The URL to download is not responsive sometimes. It can take ages to download and when this happens, wget times out. How can I get wget to never time out or at least catch the timeout?

The code to download is simple.

wget.download(url_download)
guagay_wk
  • 26,337
  • 54
  • 186
  • 295
  • 1
    Any reason you can't just catch the timeout error and loop to try again (ideally with a sleep to backoff, so your code can't accidentally DoS the server). – ShadowRanger Oct 15 '16 at 01:59
  • Oops. Pardon my ignorance. I didn't know I can do that. How do I catch the timeout?
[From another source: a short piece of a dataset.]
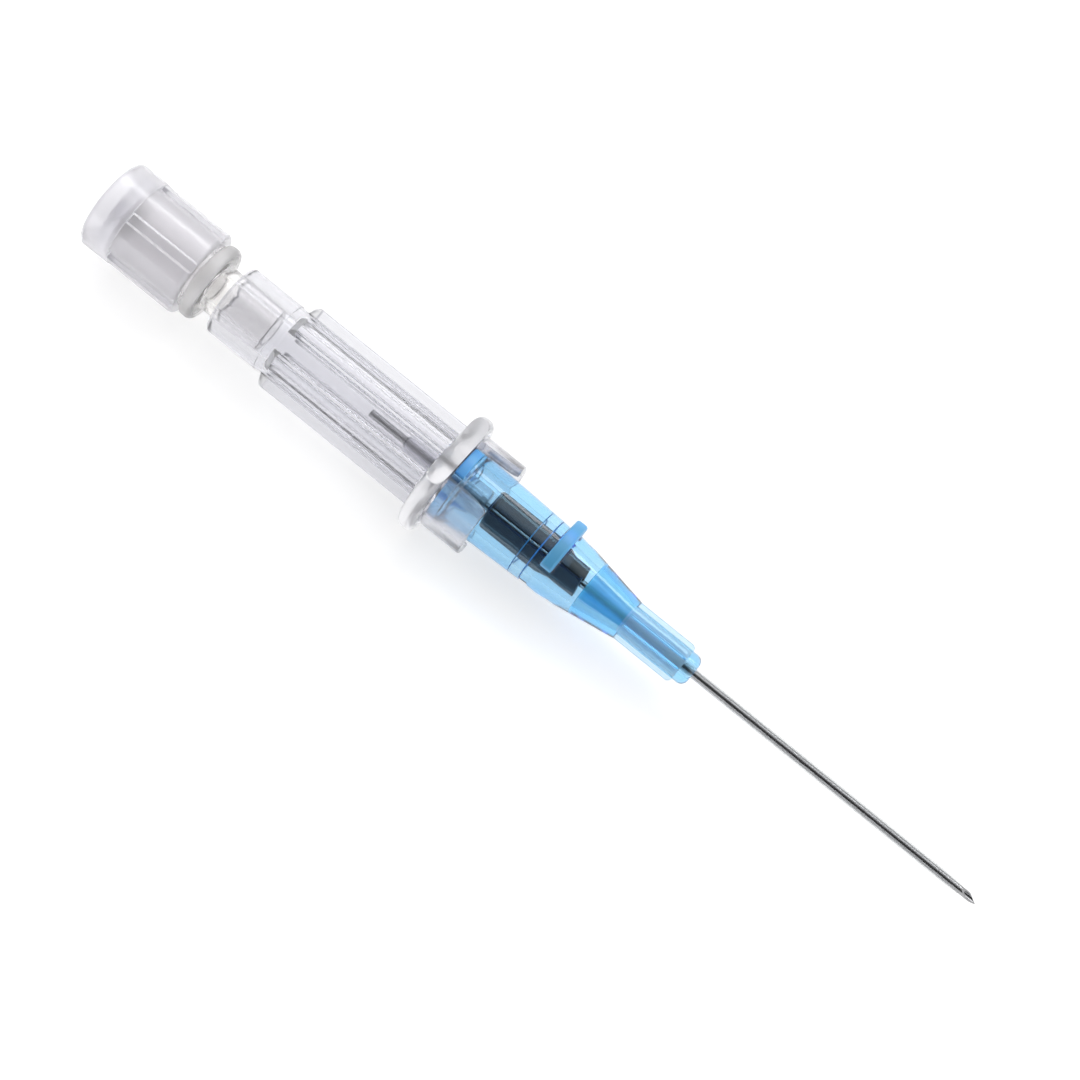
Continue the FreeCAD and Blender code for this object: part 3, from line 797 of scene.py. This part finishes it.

I have edited the question accordingly. – guagay_wk Oct 15 '16 at 02:00
  • 2
    I'm not actually familiar with the `wget` PyPI package, so I don't know what it does in your timeout scenario. Presumably you've observed it happening; what did it do? Raise an exception? Return silently while leaving the local file empty, or setting a status code? Whatever it is, detect it, try again. – ShadowRanger Oct 15 '16 at 02:08
  • http://stackoverflow.com/questions/12624133/wget-with-python-time-limit – Simon Oct 15 '16 at 02:11
  • 1
    On further checking, it looks like you can pass `download` a callback that is updated with the status as you go. Otherwise, it's mostly a simple wrapper around [`urllib.urlretrieve`](https://docs.python.org/2/library/urllib.html#urllib.urlretrieve), so you only get the exception it raises (it will raise if there is a `Content-Length` header and the data received is shorter for instance). I see no real indication that it will do anything to timeout, which likely means it's just "whatever the socket library decides". `wget` is a really simple package, it's not designed for complex use cases. – ShadowRanger Oct 15 '16 at 02:15
  • 1
    @Simon: That's for the `wget` command line tool, which shares nothing but a name (and a few superficial display similarities) with the `wget` package, AFAICT. – ShadowRanger Oct 15 '16 at 02:16
  • ShadowRanger , seems like wget is not flexible enough for the job. – guagay_wk Oct 15 '16 at 02:20
  • The accepted answer is, but, the solution furthest down seems more suitable then wget, I don't know, maybe wget is a good solution. But natively supported modules work better. – Simon Oct 15 '16 at 02:21
  • @downshift: Don't encourage use of `shell=True`, particularly if string formatting is involved. It's unnecessarily slow, unsafe, and a potential security hole. You should _always_ use `list` based invocation with the default `shell=False` unless there is a _very_ good reason not to (Hint: You're wrong, 99.999% of the time, there isn't a good reason to do so). `subprocess.call(['wget', '--timeout=0', url_download])` is actually shorter, safer, and faster. – ShadowRanger Oct 15 '16 at 03:37
  • Got it, thanks for the correction @ShadowRanger – chickity china chinese chicken Oct 15 '16 at 04:56

1 Answers1

-1

You could use requests instead:

requests.get(url_download)

if you don't specify a timeout argument it never times out.

Ryan Jay
  • 838
  • 8
  • 9